- **Problem to work on**:
Copy, character for character, the lines running from the one with "antler_cutters = antler(side, word, head_cutter)" to the one with "bpy.data.objects.remove(obj)", ends included. Leave out every other line.
## Start Data block
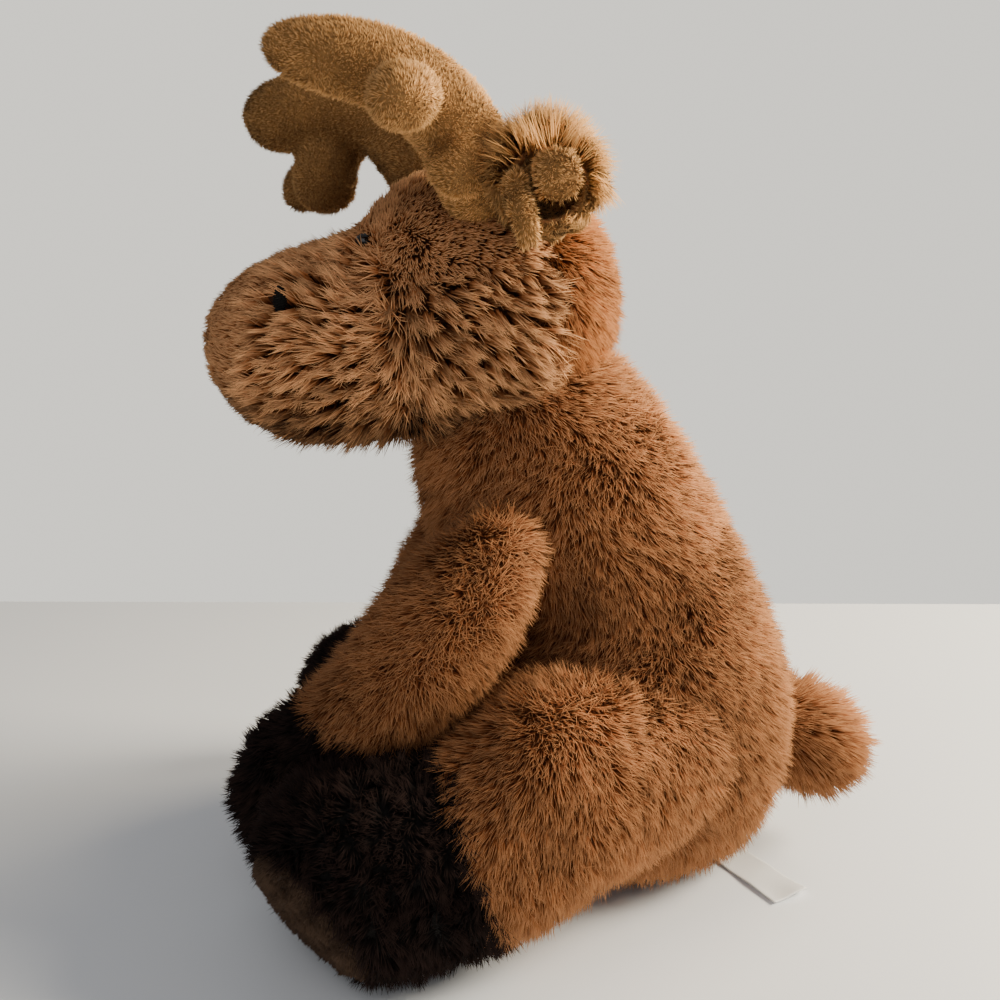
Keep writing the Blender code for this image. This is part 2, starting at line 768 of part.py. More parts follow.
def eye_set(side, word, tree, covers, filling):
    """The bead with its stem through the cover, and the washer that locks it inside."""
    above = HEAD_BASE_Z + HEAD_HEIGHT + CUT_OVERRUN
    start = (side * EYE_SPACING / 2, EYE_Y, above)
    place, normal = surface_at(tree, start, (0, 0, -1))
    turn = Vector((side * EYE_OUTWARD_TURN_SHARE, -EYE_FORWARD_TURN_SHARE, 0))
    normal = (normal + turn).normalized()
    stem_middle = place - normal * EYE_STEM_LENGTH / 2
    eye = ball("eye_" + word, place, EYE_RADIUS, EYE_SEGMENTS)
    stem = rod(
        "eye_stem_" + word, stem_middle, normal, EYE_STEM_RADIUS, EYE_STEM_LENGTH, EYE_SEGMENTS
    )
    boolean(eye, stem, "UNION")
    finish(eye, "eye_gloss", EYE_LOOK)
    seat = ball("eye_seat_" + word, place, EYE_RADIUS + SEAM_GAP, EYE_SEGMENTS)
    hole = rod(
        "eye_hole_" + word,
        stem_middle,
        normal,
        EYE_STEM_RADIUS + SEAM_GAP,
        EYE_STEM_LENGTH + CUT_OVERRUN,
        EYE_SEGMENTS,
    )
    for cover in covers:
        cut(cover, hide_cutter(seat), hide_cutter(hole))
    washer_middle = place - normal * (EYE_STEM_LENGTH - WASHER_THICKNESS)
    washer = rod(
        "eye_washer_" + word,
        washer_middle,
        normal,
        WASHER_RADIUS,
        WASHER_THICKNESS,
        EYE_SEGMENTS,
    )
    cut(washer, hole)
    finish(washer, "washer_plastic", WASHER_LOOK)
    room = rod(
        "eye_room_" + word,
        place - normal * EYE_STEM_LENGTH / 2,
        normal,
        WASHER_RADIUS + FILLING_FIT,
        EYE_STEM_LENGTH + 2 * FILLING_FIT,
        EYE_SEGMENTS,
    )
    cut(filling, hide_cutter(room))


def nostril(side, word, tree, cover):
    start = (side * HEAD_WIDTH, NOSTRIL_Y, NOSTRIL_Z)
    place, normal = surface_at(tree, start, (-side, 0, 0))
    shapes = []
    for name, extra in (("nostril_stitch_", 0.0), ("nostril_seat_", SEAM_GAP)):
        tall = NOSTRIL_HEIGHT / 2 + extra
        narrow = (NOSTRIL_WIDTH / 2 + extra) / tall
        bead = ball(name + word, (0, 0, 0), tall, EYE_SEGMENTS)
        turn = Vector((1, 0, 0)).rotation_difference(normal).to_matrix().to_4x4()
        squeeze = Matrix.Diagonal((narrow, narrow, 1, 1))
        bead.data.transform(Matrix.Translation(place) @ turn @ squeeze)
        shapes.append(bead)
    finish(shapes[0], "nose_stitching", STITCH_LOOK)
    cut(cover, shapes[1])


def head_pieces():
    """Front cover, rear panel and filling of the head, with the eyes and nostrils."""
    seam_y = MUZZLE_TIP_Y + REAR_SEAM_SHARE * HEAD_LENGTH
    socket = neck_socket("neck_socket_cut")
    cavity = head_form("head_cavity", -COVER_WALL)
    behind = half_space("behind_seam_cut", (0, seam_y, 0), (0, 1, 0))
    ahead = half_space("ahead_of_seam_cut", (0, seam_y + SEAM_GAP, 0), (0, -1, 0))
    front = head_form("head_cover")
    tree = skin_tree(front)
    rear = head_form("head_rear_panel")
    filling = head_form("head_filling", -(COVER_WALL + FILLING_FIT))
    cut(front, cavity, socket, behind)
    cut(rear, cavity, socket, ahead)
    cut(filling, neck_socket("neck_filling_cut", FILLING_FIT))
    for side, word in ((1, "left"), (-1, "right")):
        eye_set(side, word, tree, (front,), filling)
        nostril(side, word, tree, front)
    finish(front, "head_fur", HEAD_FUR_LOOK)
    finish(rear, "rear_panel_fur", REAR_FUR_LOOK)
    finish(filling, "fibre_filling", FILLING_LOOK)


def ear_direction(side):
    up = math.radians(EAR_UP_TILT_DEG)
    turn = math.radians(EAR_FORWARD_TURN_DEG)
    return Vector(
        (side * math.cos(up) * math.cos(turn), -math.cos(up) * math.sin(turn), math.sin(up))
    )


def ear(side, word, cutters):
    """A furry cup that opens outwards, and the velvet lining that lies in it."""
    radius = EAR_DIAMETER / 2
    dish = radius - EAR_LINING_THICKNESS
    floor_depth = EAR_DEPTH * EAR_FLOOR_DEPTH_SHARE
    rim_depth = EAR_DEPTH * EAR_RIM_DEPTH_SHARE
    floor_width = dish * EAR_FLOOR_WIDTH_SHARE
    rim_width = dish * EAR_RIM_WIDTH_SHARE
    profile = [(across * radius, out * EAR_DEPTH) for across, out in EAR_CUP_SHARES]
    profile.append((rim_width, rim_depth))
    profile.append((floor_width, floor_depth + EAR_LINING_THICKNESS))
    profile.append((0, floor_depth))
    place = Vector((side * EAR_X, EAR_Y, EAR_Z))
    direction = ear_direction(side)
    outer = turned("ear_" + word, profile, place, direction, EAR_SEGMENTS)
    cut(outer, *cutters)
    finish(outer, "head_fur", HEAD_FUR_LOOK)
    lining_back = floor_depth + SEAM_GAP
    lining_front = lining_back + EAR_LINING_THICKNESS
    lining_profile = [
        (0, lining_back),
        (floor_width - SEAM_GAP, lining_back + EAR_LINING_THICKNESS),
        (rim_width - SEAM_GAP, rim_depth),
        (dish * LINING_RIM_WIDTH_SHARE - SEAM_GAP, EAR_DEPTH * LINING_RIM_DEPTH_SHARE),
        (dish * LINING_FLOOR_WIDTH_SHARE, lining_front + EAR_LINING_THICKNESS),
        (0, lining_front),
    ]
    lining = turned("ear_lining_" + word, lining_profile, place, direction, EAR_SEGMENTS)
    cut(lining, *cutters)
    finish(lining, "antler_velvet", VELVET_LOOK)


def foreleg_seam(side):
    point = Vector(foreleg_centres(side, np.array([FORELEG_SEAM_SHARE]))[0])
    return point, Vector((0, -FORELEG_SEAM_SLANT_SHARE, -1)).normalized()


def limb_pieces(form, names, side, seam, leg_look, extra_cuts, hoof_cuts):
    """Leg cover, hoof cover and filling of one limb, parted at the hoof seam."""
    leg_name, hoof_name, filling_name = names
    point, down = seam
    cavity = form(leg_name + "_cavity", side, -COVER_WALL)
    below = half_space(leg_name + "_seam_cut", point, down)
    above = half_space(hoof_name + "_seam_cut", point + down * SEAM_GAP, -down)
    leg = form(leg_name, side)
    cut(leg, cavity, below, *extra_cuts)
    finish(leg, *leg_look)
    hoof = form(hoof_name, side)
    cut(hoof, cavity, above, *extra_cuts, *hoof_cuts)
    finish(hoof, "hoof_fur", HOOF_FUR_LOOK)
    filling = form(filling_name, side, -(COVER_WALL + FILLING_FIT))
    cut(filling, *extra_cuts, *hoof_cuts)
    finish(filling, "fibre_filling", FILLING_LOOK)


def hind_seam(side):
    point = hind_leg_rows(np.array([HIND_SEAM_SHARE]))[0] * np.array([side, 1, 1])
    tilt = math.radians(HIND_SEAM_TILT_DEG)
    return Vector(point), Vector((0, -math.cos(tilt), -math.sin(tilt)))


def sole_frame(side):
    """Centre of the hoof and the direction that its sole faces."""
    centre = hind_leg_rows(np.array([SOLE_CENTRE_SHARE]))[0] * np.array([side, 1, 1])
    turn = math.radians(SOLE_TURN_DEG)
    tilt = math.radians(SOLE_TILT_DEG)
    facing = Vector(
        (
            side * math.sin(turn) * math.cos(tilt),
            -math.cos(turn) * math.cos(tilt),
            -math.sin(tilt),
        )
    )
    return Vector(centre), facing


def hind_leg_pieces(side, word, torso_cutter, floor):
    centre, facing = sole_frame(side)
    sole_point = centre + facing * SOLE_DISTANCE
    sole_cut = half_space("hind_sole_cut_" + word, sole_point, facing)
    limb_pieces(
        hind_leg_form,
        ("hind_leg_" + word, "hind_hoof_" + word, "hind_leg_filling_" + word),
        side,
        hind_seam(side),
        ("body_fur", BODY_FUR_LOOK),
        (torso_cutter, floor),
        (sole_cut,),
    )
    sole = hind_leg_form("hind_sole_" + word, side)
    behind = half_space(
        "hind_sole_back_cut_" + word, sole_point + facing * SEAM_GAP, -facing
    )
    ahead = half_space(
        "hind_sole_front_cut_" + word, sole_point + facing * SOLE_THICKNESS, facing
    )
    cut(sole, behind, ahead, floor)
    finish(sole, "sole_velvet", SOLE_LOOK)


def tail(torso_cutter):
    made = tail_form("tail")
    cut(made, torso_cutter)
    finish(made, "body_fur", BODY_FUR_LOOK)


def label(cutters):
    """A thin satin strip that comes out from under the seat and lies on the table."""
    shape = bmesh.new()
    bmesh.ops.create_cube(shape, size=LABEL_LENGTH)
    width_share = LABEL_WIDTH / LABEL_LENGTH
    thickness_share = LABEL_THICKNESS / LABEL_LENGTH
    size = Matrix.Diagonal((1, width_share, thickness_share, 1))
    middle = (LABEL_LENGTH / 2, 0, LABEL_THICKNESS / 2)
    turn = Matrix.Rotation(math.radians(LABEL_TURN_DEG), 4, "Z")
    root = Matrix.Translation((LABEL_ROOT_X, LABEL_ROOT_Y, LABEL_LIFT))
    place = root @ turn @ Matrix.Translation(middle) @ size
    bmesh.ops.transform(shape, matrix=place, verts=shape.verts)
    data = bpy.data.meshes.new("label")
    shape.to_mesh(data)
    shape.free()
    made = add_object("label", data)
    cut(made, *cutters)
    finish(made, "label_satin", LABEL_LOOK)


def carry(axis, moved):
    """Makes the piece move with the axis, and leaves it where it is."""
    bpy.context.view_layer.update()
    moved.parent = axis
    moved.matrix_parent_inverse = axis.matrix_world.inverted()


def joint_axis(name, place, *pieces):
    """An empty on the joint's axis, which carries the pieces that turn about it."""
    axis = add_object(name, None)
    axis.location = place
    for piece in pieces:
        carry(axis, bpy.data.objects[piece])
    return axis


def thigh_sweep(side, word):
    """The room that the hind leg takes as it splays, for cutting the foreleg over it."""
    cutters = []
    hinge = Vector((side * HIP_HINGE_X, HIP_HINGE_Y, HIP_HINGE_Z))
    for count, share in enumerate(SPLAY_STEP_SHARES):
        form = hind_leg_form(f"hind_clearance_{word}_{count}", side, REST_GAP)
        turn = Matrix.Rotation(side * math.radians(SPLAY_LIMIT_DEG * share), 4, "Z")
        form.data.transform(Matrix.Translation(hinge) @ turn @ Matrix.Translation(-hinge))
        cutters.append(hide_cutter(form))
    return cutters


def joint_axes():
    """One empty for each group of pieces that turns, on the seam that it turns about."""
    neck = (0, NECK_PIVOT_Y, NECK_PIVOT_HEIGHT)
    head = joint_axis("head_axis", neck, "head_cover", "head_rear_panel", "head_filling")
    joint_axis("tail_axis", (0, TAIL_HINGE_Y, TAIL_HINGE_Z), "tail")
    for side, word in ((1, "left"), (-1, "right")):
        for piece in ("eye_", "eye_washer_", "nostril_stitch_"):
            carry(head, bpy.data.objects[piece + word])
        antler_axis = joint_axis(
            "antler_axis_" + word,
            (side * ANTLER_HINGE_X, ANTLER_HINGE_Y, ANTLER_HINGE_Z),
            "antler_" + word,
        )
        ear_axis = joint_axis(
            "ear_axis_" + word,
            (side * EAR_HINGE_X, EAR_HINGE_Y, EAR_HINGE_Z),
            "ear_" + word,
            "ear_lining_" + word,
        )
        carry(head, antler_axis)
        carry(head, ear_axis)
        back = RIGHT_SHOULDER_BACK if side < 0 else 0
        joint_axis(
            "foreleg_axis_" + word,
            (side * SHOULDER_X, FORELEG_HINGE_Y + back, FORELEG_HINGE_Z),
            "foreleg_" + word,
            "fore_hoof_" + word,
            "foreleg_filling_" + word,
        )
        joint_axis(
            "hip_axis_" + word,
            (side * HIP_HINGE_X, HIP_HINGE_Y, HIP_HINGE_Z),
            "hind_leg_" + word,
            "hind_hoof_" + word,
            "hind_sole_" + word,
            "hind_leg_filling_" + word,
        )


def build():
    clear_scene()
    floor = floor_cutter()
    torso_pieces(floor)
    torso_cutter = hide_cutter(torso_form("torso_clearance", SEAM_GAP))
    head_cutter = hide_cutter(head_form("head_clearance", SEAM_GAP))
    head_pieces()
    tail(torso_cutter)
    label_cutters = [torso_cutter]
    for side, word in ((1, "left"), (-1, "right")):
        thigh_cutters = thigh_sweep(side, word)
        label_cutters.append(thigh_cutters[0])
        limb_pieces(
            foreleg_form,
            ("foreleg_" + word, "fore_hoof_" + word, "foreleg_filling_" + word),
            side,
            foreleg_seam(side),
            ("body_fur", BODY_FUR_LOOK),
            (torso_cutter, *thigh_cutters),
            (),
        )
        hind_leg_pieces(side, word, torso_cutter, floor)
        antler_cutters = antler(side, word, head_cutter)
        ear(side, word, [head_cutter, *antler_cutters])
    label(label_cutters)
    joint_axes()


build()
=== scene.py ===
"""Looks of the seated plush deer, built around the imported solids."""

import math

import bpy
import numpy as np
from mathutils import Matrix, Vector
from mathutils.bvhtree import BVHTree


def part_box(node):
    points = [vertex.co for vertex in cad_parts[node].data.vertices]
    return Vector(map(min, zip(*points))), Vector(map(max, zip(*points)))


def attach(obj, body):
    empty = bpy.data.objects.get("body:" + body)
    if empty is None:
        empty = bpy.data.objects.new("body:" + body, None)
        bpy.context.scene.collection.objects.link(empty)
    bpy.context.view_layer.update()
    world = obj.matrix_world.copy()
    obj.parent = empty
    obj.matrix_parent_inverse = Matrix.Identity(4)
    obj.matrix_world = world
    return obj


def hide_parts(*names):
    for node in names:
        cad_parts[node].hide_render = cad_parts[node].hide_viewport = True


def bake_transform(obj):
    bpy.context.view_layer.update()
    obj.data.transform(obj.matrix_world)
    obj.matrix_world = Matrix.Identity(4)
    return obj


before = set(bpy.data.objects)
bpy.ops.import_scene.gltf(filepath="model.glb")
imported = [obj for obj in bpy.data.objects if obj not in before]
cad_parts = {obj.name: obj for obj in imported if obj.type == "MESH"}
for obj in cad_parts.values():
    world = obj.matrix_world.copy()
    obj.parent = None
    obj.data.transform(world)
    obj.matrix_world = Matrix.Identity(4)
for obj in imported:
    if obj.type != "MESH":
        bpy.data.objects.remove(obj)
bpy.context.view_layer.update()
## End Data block
- **Full output**:
        antler_cutters = antler(side, word, head_cutter)
        ear(side, word, [head_cutter, *antler_cutters])
    label(label_cutters)
    joint_axes()


build()
=== scene.py ===
"""Looks of the seated plush deer, built around the imported solids."""

import math

import bpy
import numpy as np
from mathutils import Matrix, Vector
from mathutils.bvhtree import BVHTree


def part_box(node):
    points = [vertex.co for vertex in cad_parts[node].data.vertices]
    return Vector(map(min, zip(*points))), Vector(map(max, zip(*points)))


def attach(obj, body):
    empty = bpy.data.objects.get("body:" + body)
    if empty is None:
        empty = bpy.data.objects.new("body:" + body, None)
        bpy.context.scene.collection.objects.link(empty)
    bpy.context.view_layer.update()
    world = obj.matrix_world.copy()
    obj.parent = empty
    obj.matrix_parent_inverse = Matrix.Identity(4)
    obj.matrix_world = world
    return obj


def hide_parts(*names):
    for node in names:
        cad_parts[node].hide_render = cad_parts[node].hide_viewport = True


def bake_transform(obj):
    bpy.context.view_layer.update()
    obj.data.transform(obj.matrix_world)
    obj.matrix_world = Matrix.Identity(4)
    return obj


before = set(bpy.data.objects)
bpy.ops.import_scene.gltf(filepath="model.glb")
imported = [obj for obj in bpy.data.objects if obj not in before]
cad_parts = {obj.name: obj for obj in imported if obj.type == "MESH"}
for obj in cad_parts.values():
    world = obj.matrix_world.copy()
    obj.parent = None
    obj.data.transform(world)
    obj.matrix_world = Matrix.Identity(4)
for obj in imported:
    if obj.type != "MESH":
        bpy.data.objects.remove(obj)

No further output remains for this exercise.